Two-Phase Modeling of Leachate Recirculation Using Vertical Wells in Bioreactor Landfills

Abstract

Leachate recirculation or liquid injection is an established practice for operating landfills as bioreactors to enhance the biodegradation of municipal solid waste (MSW). Among other subsurface liquid injection methods, vertical wells (VWs) represent one of the most common methods used for active or closed landfills. The current design and operation of VW systems does not consider the effect of additional liquid injection on the increase in gas pressures. In this study, a two-phase model that assumes landfill leachate and gas as immiscible phases was used to predict the moisture distribution and pore water and pore-gas pressures in a typical bioreactor landfill that uses VWs as its leachate injection or recirculation system. The unsaturated liquid and gas properties of MSW were simulated based on the van Genuchten model.
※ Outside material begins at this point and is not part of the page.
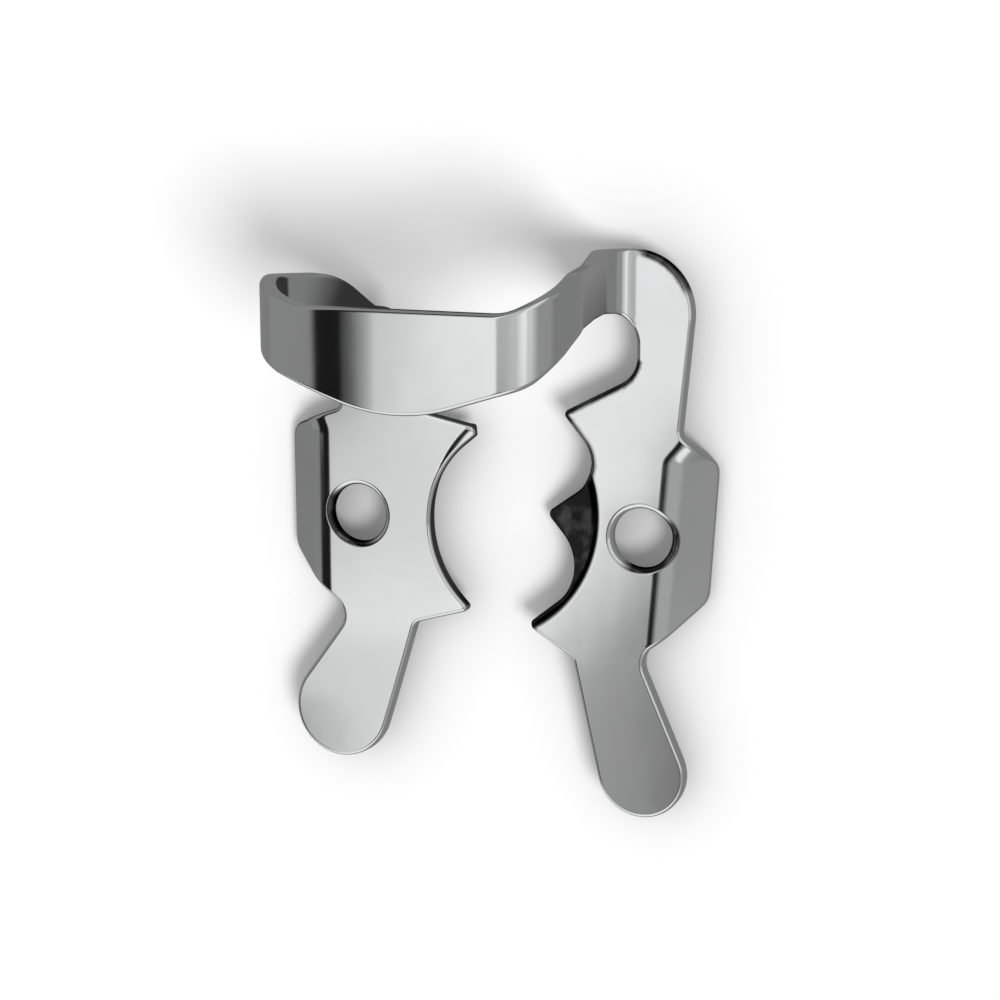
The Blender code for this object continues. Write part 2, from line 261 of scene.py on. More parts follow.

The study evaluates the effect of the unsaturated hydraulic conductivity of MSW, the heterogeneous and anisotropic nature of the MSW, and the geometric configuration of VWs on moisture distribution and pore water and gas pressures. The unsaturated hydraulic properties of MSW significantly influence the wetted area and pore-water pressures during the initial stages of leachate injection and during the gravity drainage that follows. The numerical modeling results show that the gas pressures in the landfill will be of the order of 60 to 150 kPa, which are far above the liquid pressures for most typical liquid injection rates when no gas accumulation in the landfill is assumed due to an active gas extraction system. Hence, the slope stability of bioreactor landfills needs to be assessed by using the effects of gas and liquid pressures, especially when the gas extraction system is operating at below optimum efficiency.